* [Given problem]:
Give back the full material, exactly as it reads.
-- Start of Raw data --
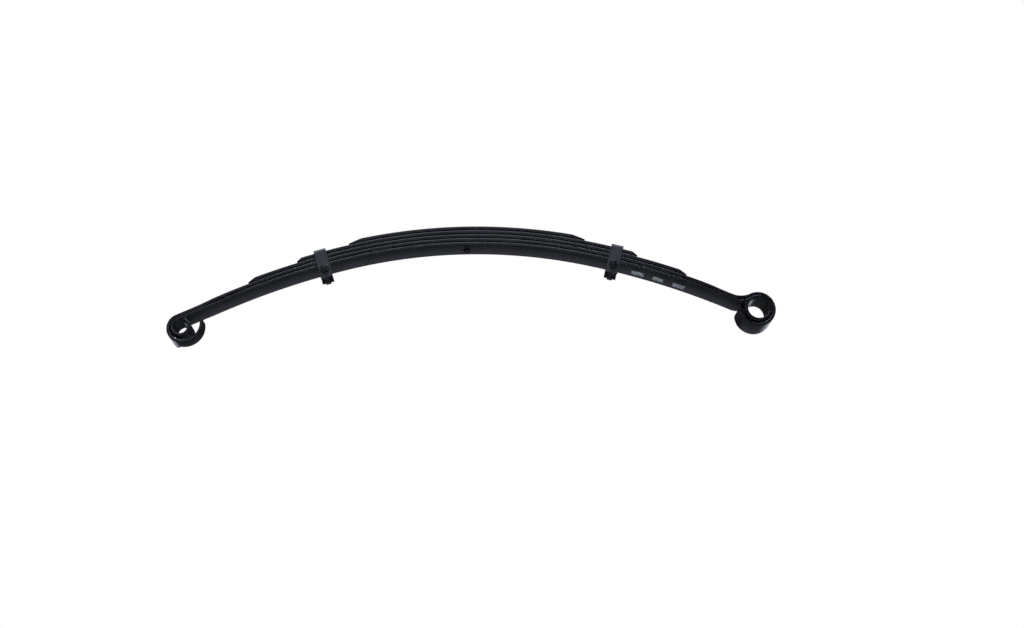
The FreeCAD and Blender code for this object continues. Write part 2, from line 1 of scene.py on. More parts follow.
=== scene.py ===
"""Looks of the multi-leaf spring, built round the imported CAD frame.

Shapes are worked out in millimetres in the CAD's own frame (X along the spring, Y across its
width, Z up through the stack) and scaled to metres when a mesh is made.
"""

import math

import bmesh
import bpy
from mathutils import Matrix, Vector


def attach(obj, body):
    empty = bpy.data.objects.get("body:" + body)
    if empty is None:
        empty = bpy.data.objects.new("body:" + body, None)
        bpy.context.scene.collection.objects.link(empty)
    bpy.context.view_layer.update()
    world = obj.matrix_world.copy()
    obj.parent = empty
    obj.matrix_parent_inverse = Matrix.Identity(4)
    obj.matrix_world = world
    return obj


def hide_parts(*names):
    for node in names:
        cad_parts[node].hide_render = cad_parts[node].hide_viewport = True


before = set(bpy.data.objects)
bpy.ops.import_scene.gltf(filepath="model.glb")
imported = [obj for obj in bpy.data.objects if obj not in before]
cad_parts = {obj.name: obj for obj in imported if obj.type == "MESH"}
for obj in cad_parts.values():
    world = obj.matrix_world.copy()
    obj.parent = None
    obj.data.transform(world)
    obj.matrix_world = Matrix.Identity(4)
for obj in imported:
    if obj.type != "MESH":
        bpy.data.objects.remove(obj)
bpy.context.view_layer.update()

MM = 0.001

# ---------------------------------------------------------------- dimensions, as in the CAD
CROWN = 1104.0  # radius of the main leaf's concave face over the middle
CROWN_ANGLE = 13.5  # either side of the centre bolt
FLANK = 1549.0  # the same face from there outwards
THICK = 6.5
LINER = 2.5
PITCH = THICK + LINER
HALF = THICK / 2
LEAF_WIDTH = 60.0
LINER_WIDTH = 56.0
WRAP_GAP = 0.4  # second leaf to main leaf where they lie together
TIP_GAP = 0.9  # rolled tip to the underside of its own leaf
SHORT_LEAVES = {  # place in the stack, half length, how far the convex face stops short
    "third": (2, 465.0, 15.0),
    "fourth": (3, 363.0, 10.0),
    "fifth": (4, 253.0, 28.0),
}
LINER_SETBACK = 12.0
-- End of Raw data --
* [Complete output]:
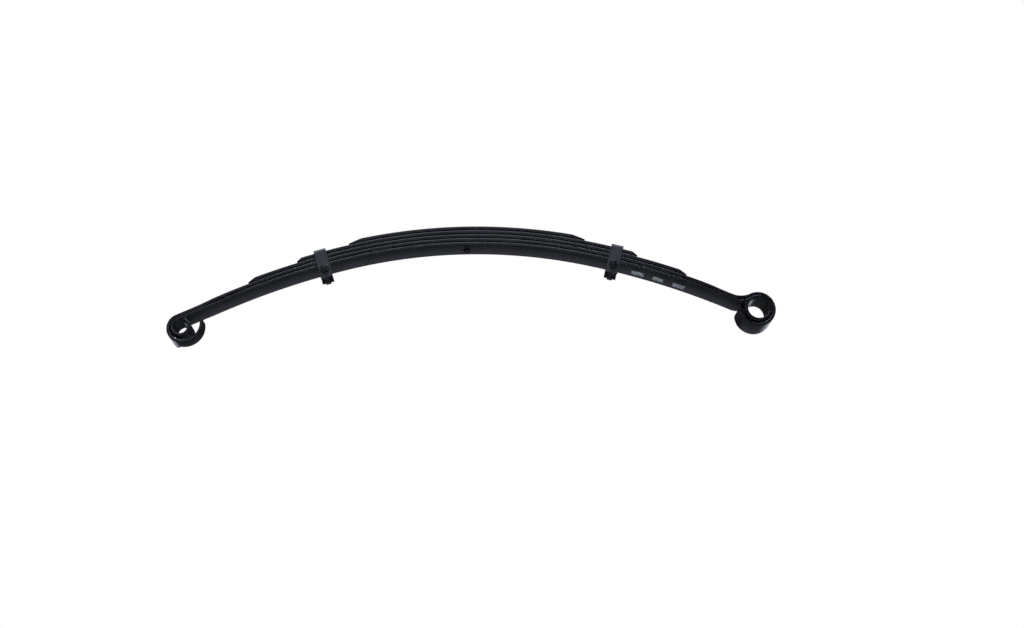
The FreeCAD and Blender code for this object continues. Write part 2, from line 1 of scene.py on. More parts follow.
=== scene.py ===
"""Looks of the multi-leaf spring, built round the imported CAD frame.

Shapes are worked out in millimetres in the CAD's own frame (X along the spring, Y across its
width, Z up through the stack) and scaled to metres when a mesh is made.
"""

import math

import bmesh
import bpy
from mathutils import Matrix, Vector


def attach(obj, body):
    empty = bpy.data.objects.get("body:" + body)
    if empty is None:
        empty = bpy.data.objects.new("body:" + body, None)
        bpy.context.scene.collection.objects.link(empty)
    bpy.context.view_layer.update()
    world = obj.matrix_world.copy()
    obj.parent = empty
    obj.matrix_parent_inverse = Matrix.Identity(4)
    obj.matrix_world = world
    return obj


def hide_parts(*names):
    for node in names:
        cad_parts[node].hide_render = cad_parts[node].hide_viewport = True


before = set(bpy.data.objects)
bpy.ops.import_scene.gltf(filepath="model.glb")
imported = [obj for obj in bpy.data.objects if obj not in before]
cad_parts = {obj.name: obj for obj in imported if obj.type == "MESH"}
for obj in cad_parts.values():
    world = obj.matrix_world.copy()
    obj.parent = None
    obj.data.transform(world)
    obj.matrix_world = Matrix.Identity(4)
for obj in imported:
    if obj.type != "MESH":
        bpy.data.objects.remove(obj)
bpy.context.view_layer.update()

MM = 0.001

# ---------------------------------------------------------------- dimensions, as in the CAD
CROWN = 1104.0  # radius of the main leaf's concave face over the middle
CROWN_ANGLE = 13.5  # either side of the centre bolt
FLANK = 1549.0  # the same face from there outwards
THICK = 6.5
LINER = 2.5
PITCH = THICK + LINER
HALF = THICK / 2
LEAF_WIDTH = 60.0
LINER_WIDTH = 56.0
WRAP_GAP = 0.4  # second leaf to main leaf where they lie together
TIP_GAP = 0.9  # rolled tip to the underside of its own leaf
SHORT_LEAVES = {  # place in the stack, half length, how far the convex face stops short
    "third": (2, 465.0, 15.0),
    "fourth": (3, 363.0, 10.0),
    "fifth": (4, 253.0, 28.0),
}
LINER_SETBACK = 12.0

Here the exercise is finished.